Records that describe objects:
□ □ □ □
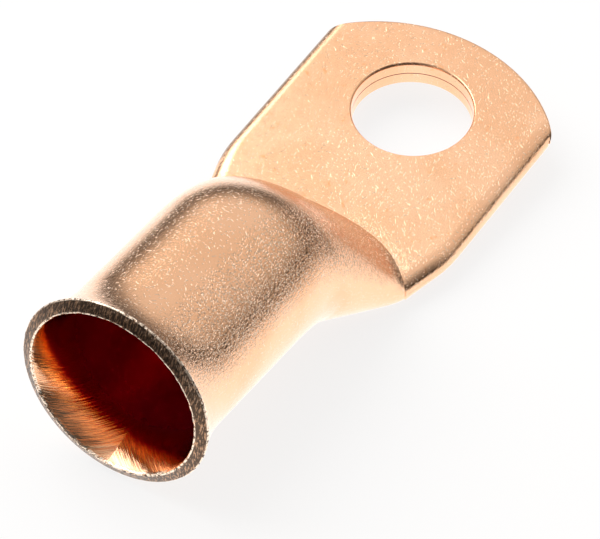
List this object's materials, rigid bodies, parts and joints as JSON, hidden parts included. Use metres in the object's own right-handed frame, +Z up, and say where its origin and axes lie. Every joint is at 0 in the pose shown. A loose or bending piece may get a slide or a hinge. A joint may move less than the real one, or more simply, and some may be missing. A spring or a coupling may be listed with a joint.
{
  "type": "cable lug",
  "caption": "Copper tube cable lug with a belled mouth, a round barrel and a flat pressed palm with a stud hole.",
  "frame": {"origin": "centre of the stud hole on the palm's underside", "axes": "+X along the lug from the cable end to the sheared end, +Y across it, +Z up as it lies on a bench; it rests on its bell and heel, so the palm leans 4.3 degrees up towards +X"},
  "size_m": [0.0563, 0.0228, 0.0177],
  "materials": {
    "copper": "bright drawn copper with fine handling scratches, bare and uncoated"
  },
  "bodies": {
    "root": {"lug": "copper"}
  },
  "joints": []
}
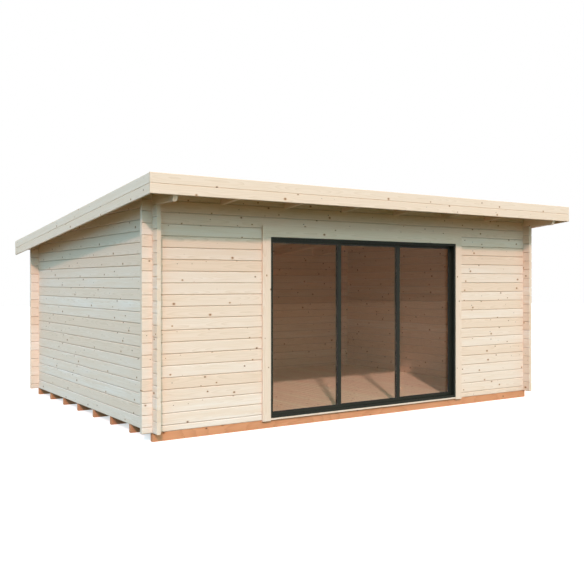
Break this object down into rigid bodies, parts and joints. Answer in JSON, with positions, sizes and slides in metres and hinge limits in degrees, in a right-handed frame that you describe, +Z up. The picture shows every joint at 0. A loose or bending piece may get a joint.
□ □ □ □
Scan the data above and copy every line with "rigid" in it.

List this object's materials, rigid bodies, parts and joints as JSON, hidden parts included. Use metres in the object's own right-handed frame, +Z up, and say where its origin and axes lie. Every joint is at 0 in the pose shown. A loose or bending piece may get a slide or a hinge. A joint may move less than the real one, or more simply, and some may be missing. A spring or a coupling may be listed with a joint.
Break this object down into rigid bodies, parts and joints. Answer in JSON, with positions, sizes and slides in metres and hinge limits in degrees, in a right-handed frame that you describe, +Z up. The picture shows every joint at 0. A loose or bending piece may get a joint.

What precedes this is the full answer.